* WORK REQUIRED *
Would you restate all the data that follows, word for word?

********************

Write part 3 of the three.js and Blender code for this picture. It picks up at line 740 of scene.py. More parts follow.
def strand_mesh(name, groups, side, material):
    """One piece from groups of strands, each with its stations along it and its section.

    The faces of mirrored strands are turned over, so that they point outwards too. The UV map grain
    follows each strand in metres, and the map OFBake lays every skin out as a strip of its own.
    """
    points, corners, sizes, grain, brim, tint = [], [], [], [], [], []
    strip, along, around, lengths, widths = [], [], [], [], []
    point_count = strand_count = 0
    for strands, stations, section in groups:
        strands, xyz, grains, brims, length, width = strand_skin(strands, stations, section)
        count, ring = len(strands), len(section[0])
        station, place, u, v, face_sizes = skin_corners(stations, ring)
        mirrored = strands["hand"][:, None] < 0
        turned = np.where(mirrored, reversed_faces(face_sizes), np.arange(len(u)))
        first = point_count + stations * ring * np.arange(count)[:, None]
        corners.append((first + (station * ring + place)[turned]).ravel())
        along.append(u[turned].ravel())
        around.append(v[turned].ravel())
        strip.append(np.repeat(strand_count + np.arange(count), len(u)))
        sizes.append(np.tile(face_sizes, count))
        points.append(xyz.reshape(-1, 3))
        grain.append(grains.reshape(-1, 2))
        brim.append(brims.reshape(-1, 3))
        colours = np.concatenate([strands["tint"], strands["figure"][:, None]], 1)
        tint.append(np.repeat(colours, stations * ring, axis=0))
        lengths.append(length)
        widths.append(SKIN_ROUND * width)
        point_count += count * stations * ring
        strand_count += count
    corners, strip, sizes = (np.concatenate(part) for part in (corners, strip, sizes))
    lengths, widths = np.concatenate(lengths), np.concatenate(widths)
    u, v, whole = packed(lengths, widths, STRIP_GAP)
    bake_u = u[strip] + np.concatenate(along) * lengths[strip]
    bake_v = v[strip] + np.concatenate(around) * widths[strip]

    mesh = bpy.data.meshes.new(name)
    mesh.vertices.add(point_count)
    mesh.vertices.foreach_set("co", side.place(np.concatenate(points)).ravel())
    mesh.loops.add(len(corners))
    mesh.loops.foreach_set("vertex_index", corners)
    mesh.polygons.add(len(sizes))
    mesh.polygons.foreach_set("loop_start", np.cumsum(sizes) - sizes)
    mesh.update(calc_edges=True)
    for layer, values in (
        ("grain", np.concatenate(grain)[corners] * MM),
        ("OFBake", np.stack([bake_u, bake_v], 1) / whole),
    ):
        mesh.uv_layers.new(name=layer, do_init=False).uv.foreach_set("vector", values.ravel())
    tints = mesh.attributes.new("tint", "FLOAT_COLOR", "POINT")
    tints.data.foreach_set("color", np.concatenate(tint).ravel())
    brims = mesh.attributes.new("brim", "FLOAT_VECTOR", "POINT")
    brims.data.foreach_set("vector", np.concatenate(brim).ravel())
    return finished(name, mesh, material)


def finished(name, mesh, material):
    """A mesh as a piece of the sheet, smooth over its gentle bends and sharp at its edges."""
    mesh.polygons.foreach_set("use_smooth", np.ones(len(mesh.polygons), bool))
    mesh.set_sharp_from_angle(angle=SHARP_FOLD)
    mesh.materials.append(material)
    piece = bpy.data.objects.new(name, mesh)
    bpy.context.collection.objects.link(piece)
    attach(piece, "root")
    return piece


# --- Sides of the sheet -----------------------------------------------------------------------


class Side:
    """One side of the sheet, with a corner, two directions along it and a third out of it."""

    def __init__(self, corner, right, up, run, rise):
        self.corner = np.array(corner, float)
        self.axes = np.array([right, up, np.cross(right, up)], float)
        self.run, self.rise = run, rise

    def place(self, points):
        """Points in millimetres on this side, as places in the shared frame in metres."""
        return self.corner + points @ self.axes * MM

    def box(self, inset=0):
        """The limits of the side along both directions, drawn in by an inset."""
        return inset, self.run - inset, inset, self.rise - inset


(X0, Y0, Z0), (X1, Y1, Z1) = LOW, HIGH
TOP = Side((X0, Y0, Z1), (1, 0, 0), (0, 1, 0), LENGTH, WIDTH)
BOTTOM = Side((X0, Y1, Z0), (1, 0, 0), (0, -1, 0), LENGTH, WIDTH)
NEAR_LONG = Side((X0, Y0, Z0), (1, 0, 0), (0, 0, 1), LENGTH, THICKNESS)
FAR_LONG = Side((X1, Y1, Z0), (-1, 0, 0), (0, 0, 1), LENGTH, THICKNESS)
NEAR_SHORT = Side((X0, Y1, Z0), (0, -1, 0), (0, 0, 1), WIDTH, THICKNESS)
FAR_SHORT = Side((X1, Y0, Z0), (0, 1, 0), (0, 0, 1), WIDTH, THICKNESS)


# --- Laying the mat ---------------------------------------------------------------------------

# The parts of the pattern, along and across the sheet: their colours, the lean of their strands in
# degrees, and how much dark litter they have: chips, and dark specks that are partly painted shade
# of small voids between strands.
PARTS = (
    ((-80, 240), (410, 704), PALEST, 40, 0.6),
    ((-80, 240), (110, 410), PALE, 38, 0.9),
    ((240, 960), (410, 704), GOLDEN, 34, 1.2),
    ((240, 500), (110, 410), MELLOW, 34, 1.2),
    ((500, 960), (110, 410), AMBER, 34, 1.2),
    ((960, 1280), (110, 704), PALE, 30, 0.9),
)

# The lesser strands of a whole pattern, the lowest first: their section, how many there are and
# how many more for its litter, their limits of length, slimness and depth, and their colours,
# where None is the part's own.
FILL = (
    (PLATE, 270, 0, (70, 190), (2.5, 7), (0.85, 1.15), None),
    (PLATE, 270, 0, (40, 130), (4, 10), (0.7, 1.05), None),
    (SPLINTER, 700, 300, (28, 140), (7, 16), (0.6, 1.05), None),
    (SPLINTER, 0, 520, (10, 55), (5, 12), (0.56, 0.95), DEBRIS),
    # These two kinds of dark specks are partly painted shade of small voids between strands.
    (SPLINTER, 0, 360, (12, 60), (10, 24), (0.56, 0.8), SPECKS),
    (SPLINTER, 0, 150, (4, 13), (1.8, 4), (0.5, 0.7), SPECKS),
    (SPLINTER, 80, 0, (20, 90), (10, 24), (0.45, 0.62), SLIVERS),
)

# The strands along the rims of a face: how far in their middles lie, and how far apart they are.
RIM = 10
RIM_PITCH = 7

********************

* PROBLEM SOLUTION *
Write part 3 of the three.js and Blender code for this picture. It picks up at line 740 of scene.py. More parts follow.
def strand_mesh(name, groups, side, material):
    """One piece from groups of strands, each with its stations along it and its section.

    The faces of mirrored strands are turned over, so that they point outwards too. The UV map grain
    follows each strand in metres, and the map OFBake lays every skin out as a strip of its own.
    """
    points, corners, sizes, grain, brim, tint = [], [], [], [], [], []
    strip, along, around, lengths, widths = [], [], [], [], []
    point_count = strand_count = 0
    for strands, stations, section in groups:
        strands, xyz, grains, brims, length, width = strand_skin(strands, stations, section)
        count, ring = len(strands), len(section[0])
        station, place, u, v, face_sizes = skin_corners(stations, ring)
        mirrored = strands["hand"][:, None] < 0
        turned = np.where(mirrored, reversed_faces(face_sizes), np.arange(len(u)))
        first = point_count + stations * ring * np.arange(count)[:, None]
        corners.append((first + (station * ring + place)[turned]).ravel())
        along.append(u[turned].ravel())
        around.append(v[turned].ravel())
        strip.append(np.repeat(strand_count + np.arange(count), len(u)))
        sizes.append(np.tile(face_sizes, count))
        points.append(xyz.reshape(-1, 3))
        grain.append(grains.reshape(-1, 2))
        brim.append(brims.reshape(-1, 3))
        colours = np.concatenate([strands["tint"], strands["figure"][:, None]], 1)
        tint.append(np.repeat(colours, stations * ring, axis=0))
        lengths.append(length)
        widths.append(SKIN_ROUND * width)
        point_count += count * stations * ring
        strand_count += count
    corners, strip, sizes = (np.concatenate(part) for part in (corners, strip, sizes))
    lengths, widths = np.concatenate(lengths), np.concatenate(widths)
    u, v, whole = packed(lengths, widths, STRIP_GAP)
    bake_u = u[strip] + np.concatenate(along) * lengths[strip]
    bake_v = v[strip] + np.concatenate(around) * widths[strip]

    mesh = bpy.data.meshes.new(name)
    mesh.vertices.add(point_count)
    mesh.vertices.foreach_set("co", side.place(np.concatenate(points)).ravel())
    mesh.loops.add(len(corners))
    mesh.loops.foreach_set("vertex_index", corners)
    mesh.polygons.add(len(sizes))
    mesh.polygons.foreach_set("loop_start", np.cumsum(sizes) - sizes)
    mesh.update(calc_edges=True)
    for layer, values in (
        ("grain", np.concatenate(grain)[corners] * MM),
        ("OFBake", np.stack([bake_u, bake_v], 1) / whole),
    ):
        mesh.uv_layers.new(name=layer, do_init=False).uv.foreach_set("vector", values.ravel())
    tints = mesh.attributes.new("tint", "FLOAT_COLOR", "POINT")
    tints.data.foreach_set("color", np.concatenate(tint).ravel())
    brims = mesh.attributes.new("brim", "FLOAT_VECTOR", "POINT")
    brims.data.foreach_set("vector", np.concatenate(brim).ravel())
    return finished(name, mesh, material)


def finished(name, mesh, material):
    """A mesh as a piece of the sheet, smooth over its gentle bends and sharp at its edges."""
    mesh.polygons.foreach_set("use_smooth", np.ones(len(mesh.polygons), bool))
    mesh.set_sharp_from_angle(angle=SHARP_FOLD)
    mesh.materials.append(material)
    piece = bpy.data.objects.new(name, mesh)
    bpy.context.collection.objects.link(piece)
    attach(piece, "root")
    return piece


# --- Sides of the sheet -----------------------------------------------------------------------


class Side:
    """One side of the sheet, with a corner, two directions along it and a third out of it."""

    def __init__(self, corner, right, up, run, rise):
        self.corner = np.array(corner, float)
        self.axes = np.array([right, up, np.cross(right, up)], float)
        self.run, self.rise = run, rise

    def place(self, points):
        """Points in millimetres on this side, as places in the shared frame in metres."""
        return self.corner + points @ self.axes * MM

    def box(self, inset=0):
        """The limits of the side along both directions, drawn in by an inset."""
        return inset, self.run - inset, inset, self.rise - inset


(X0, Y0, Z0), (X1, Y1, Z1) = LOW, HIGH
TOP = Side((X0, Y0, Z1), (1, 0, 0), (0, 1, 0), LENGTH, WIDTH)
BOTTOM = Side((X0, Y1, Z0), (1, 0, 0), (0, -1, 0), LENGTH, WIDTH)
NEAR_LONG = Side((X0, Y0, Z0), (1, 0, 0), (0, 0, 1), LENGTH, THICKNESS)
FAR_LONG = Side((X1, Y1, Z0), (-1, 0, 0), (0, 0, 1), LENGTH, THICKNESS)
NEAR_SHORT = Side((X0, Y1, Z0), (0, -1, 0), (0, 0, 1), WIDTH, THICKNESS)
FAR_SHORT = Side((X1, Y0, Z0), (0, 1, 0), (0, 0, 1), WIDTH, THICKNESS)


# --- Laying the mat ---------------------------------------------------------------------------

# The parts of the pattern, along and across the sheet: their colours, the lean of their strands in
# degrees, and how much dark litter they have: chips, and dark specks that are partly painted shade
# of small voids between strands.
PARTS = (
    ((-80, 240), (410, 704), PALEST, 40, 0.6),
    ((-80, 240), (110, 410), PALE, 38, 0.9),
    ((240, 960), (410, 704), GOLDEN, 34, 1.2),
    ((240, 500), (110, 410), MELLOW, 34, 1.2),
    ((500, 960), (110, 410), AMBER, 34, 1.2),
    ((960, 1280), (110, 704), PALE, 30, 0.9),
)

# The lesser strands of a whole pattern, the lowest first: their section, how many there are and
# how many more for its litter, their limits of length, slimness and depth, and their colours,
# where None is the part's own.
FILL = (
    (PLATE, 270, 0, (70, 190), (2.5, 7), (0.85, 1.15), None),
    (PLATE, 270, 0, (40, 130), (4, 10), (0.7, 1.05), None),
    (SPLINTER, 700, 300, (28, 140), (7, 16), (0.6, 1.05), None),
    (SPLINTER, 0, 520, (10, 55), (5, 12), (0.56, 0.95), DEBRIS),
    # These two kinds of dark specks are partly painted shade of small voids between strands.
    (SPLINTER, 0, 360, (12, 60), (10, 24), (0.56, 0.8), SPECKS),
    (SPLINTER, 0, 150, (4, 13), (1.8, 4), (0.5, 0.7), SPECKS),
    (SPLINTER, 80, 0, (20, 90), (10, 24), (0.45, 0.62), SLIVERS),
)

# The strands along the rims of a face: how far in their middles lie, and how far apart they are.
RIM = 10
RIM_PITCH = 7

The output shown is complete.